Broad spectral responsivity in highly photoconductive InZnO/MoS2 heterojunction phototransistor with ultrathin transparent metal electrode

Abstract

An amorphous InZnO/MoS2 heterojunction-based phototransistor with excellent photoconductive gain and responsivity over the entire visible range has been demonstrated. The photogenerated current of the InZnO phototransistor at long light wavelength (>600 nm) was significantly improved by utilizing narrow bandgap MoS2 as the capping layer (1.3 eV). At lower wavelength, photocarriers are generated due to the optical absorption of both InZnO and MoS2 layers, whereas the latter ensures significant photocarrier generation even at the higher wavelength region of the visible spectrum. The photogenerated carriers subsequently transfer to the underlying InZnO layer of superior carrier mobility that has a high channel conduction of additional electrons from the optically-induced doubly positively charged oxygen vacancies (Vo++) where the gate field is screening, thereby leading to the higher photoconductive gain of the InZnO/MoS2 phototransistors.
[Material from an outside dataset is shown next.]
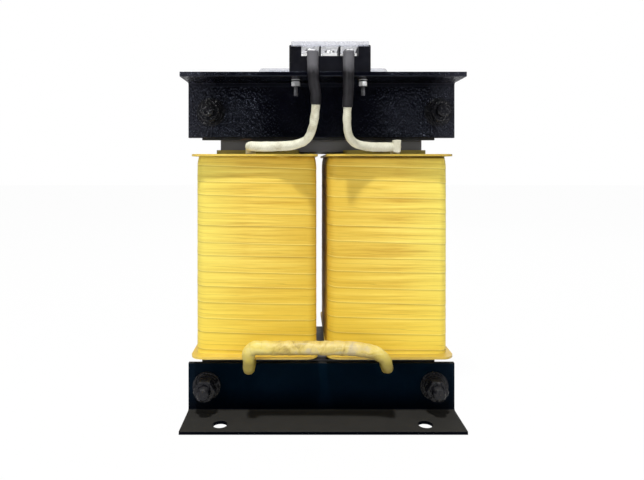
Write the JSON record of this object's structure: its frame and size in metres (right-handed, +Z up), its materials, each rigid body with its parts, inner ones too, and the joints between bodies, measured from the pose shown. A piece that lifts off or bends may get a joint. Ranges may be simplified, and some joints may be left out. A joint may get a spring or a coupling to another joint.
{
  "type": "dry type transformer",
  "caption": "Open-frame dry type transformer: taped coils on a laminated core, clamped between steel angle bars, with terminal blocks on top.",
  "frame": {"origin": "middle of the footprint, on the ground, at the centre of the four foot holes", "axes": "+X to the right seen from the front, +Z up, and the front with the three-pole terminal block faces -Y"},
  "size_m": [0.266, 0.2164, 0.3668],
  "materials": {
    "bar_plating": "nickel plated brass",
    "barrier": "cream insulating paper board",
    "block_body": "black moulded phenolic, satin",
    "bolt_paint": "gloss black paint over steel fasteners",
    "clear_cover": "clear polycarbonate, glossy",
    "coil_tape": "varnished yellow insulating tape, glossy",
    "copper": "bare copper",
    "core_steel": "dark grey lacquered lamination steel, satin",
    "end_board": "varnished yellow insulating board",
    "former_board": "olive yellow glass-cloth laminate",
    "frame_paint": "gloss black paint with an orange-peel surface",
    "heatshrink": "black heat-shrink tube, satin",
    "insulating_sleeve": "dark bakelised paper tube",
    "jumper_tape": "cream yellow insulating tape, satin",
    "sleeve": "cream silicone sleeve, satin",
    "strip_board": "dark brown laminated packing board",
    "winding": "enamelled copper, satin",
    "zinc": "bright zinc plated steel"
  },
  "bodies": {
    "root": {"clamp_bolts": "bolt_paint", "clamp_fibre_washers": "bolt_paint", "clamp_nuts": "bolt_paint", "clamp_sleeves": "insulating_sleeve", "clamp_spring_washers": "bolt_paint", "clamp_steel_washers": "bolt_paint", "core_left_limb": "core_steel", "core_lower_yoke": "core_steel", "core_right_limb": "core_steel", "core_upper_yoke": "core_steel", "front_mounting_nuts": "zinc", "front_mounting_screws": "zinc", "front_mounting_washers": "zinc", "front_terminal_bars": "bar_plating", "front_terminal_base": "block_body", "front_terminal_cover": "clear_cover", "front_terminal_plates": "zinc", "front_terminal_screws": "zinc", "jumper_conductor": "copper", "jumper_tape": "jumper_tape", "left_barrier": "barrier", "left_coil_wrap": "coil_tape", "left_former": "former_board", "left_inner_winding": "winding", "left_lead_conductor": "copper", "left_lead_heatshrink": "heatshrink", "left_lead_lug": "zinc", "left_lead_sleeve": "sleeve", "left_lower_board": "end_board", "left_outer_winding": "winding", "left_upper_board": "end_board", "lower_front_angle": "frame_paint", "lower_front_strip": "strip_board", "lower_rear_angle": "frame_paint", "lower_rear_strip": "strip_board", "rear_mounting_nuts": "zinc", "rear_mounting_screws": "zinc", "rear_mounting_washers": "zinc", "rear_terminal_bars": "bar_plating", "rear_terminal_base": "block_body", "rear_terminal_cover": "clear_cover", "rear_terminal_plates": "zinc", "rear_terminal_screws": "zinc", "right_barrier": "barrier", "right_coil_wrap": "coil_tape", "right_former": "former_board", "right_inner_winding": "winding", "right_lead_conductor": "copper", "right_lead_heatshrink": "heatshrink", "right_lead_lug": "zinc", "right_lead_sleeve": "sleeve", "right_lower_board": "end_board", "right_outer_winding": "winding", "right_upper_board": "end_board", "upper_front_angle": "frame_paint", "upper_front_strip": "strip_board", "upper_rear_angle": "frame_paint", "upper_rear_strip": "strip_board"}
  },
  "joints": []
}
The dynamic photosensitivity behaviour of the aforesaid phototransistor reveals the presence of persistent photoconductivity (PPC) due to the oxygen vacancy associated with InZnO which can be removed by applying a reset gate pulse from −15 to +5 V. The optical properties of these phototransistors were further enhanced by replacing the opaque Ti/Au electrode by an ultrathin transparent Ti/Au electrode. Utilization of the transparent electrode results in enhanced electron injection from source to channel due to a reduced barrier height under illumination giving rise to a ten-fold improvement in the photocurrent and responsivity of the phototransistors. A position-dependent study of the photocurrent w.r.t beam position also reveals that the enhancement in photocurrent is strongly dependent on the position and is at its maximum when the beam is placed near the source region.